1986 film by Noboru Ishiguro and Carl Macek

Robotech: The Movie, also known as Robotech: The Untold Story, is a 1986 American-Japanese science fiction animated film directed by Noboru Ishiguro and Carl Macek. Part of the Robotech franchise, the film is set between the events of The Macross Saga and The Masters from the original 1985 series. It follows Mark Landry, a young man who becomes involved a conflict between Earth and the invading Robotech Masters when he discovers the Masters have infiltrated Earth's military.
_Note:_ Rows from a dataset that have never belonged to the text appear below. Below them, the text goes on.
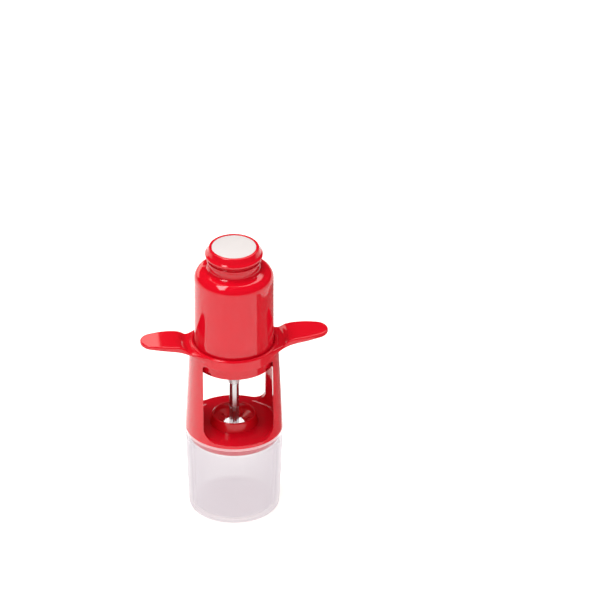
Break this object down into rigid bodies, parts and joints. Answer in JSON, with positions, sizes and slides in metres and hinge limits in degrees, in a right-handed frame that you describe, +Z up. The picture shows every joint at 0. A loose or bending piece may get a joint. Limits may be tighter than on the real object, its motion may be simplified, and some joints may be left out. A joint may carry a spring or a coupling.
{
  "type": "cherry pitter",
  "caption": "Hand cherry pitter: a sprung plunger in a barrel with finger wings pushes a steel rod through a windowed chamber over a see-through pit cup.",
  "frame": {"origin": "centre of the cup's foot, on the surface that the pitter stands on", "axes": "+Z up along the barrel's axis, +X along the right finger wing, -Y towards the front window"},
  "size_m": [0.0928, 0.048, 0.1464],
  "materials": {
    "frosted_cup": "frosted, see-through",
    "red_plastic": "high gloss moulded",
    "seat_plastic": "satin moulded",
    "bush_plastic": "satin moulded",
    "stem_plastic": "smooth moulded",
    "pad_white": "satin white",
    "rod_steel": "ground stainless",
    "clear_sleeve": "clear moulded",
    "plate_white": "plain moulded",
    "spring_steel": "drawn wire"
  },
  "bodies": {
    "cup": {"pit_cup": "frosted_cup"},
    "housing": {"winged_chamber": "red_plastic", "cherry_seat": "seat_plastic", "barrel": "red_plastic", "neck_bush": "bush_plastic", "needle_guide": "clear_sleeve", "guide_plate": "plate_white", "return_spring": "spring_steel"},
    "plunger": {"plunger_stem": "stem_plastic", "plunger_cap": "red_plastic", "thumb_pad": "pad_white", "pitting_rod": "rod_steel"}
  },
  "joints": [
    {"name": "cup_pull_off", "type": "slide", "parent": "cup", "child": "housing", "axis": [0, 0, 1], "range_m": [0, 0.03]},
    {"name": "plunger_slide", "type": "slide", "parent": "housing", "child": "plunger", "axis": [0, 0, 1], "range_m": [0, 0.0364], "stiffness_N_per_m": 200, "springref_m": 0.046, "deforming": ["return_spring"]}
  ]
}
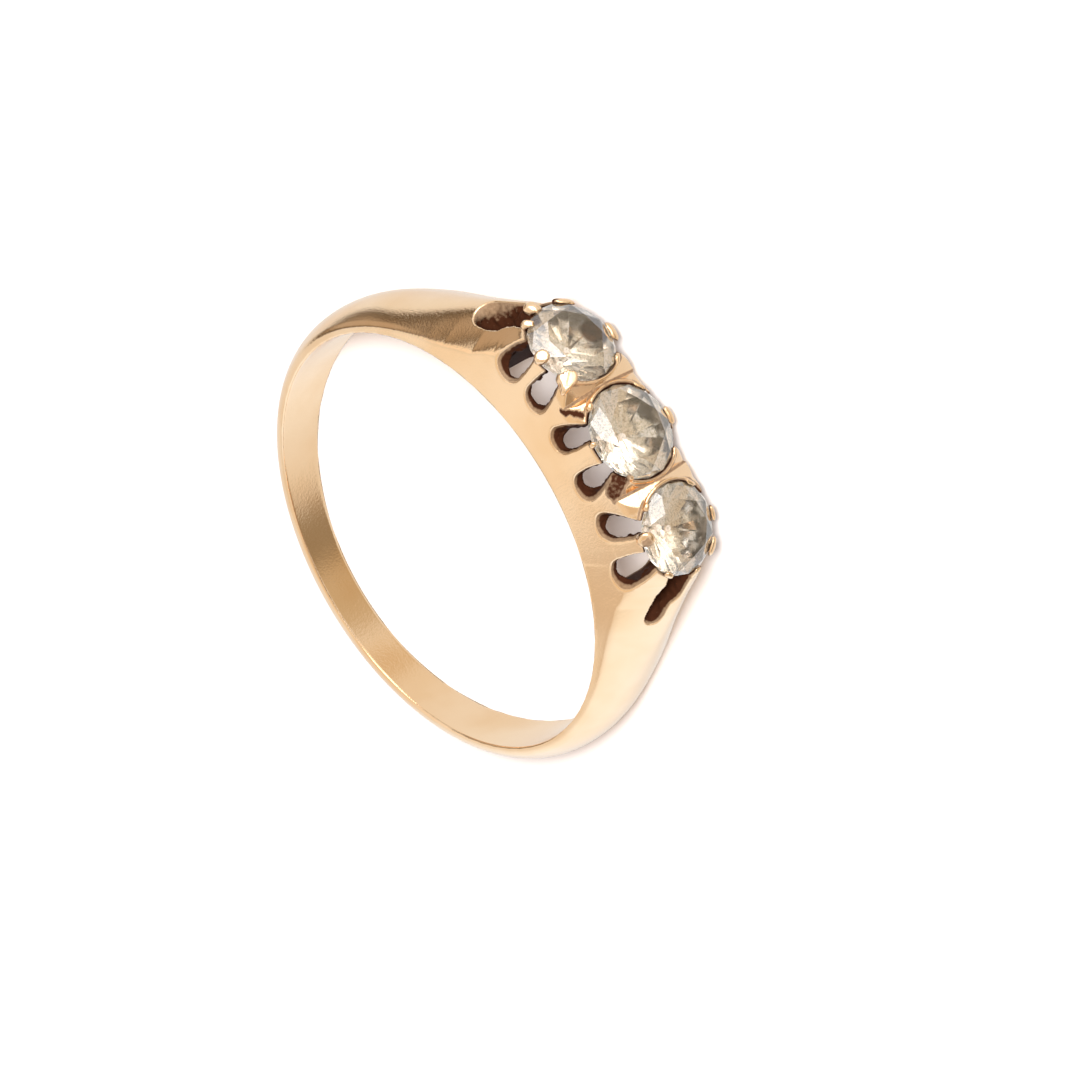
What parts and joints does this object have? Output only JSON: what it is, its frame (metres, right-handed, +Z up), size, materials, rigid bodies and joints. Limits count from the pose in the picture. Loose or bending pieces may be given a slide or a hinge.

The film was created using footage from the 1985 movie Megazone 23 Part I and the 1984 series Super Dimension Cavalry Southern Cross. Commissioned by Cannon Films, Macek intended the film to be an English dub of Megazone 23 that would have elements from the Robotech series. After Cannon objected to Macek's plans, the Megazone 23 footage was combined with scenes from Southern Cross, which were previously used for The Masters. Original animation was also created for the film's ending.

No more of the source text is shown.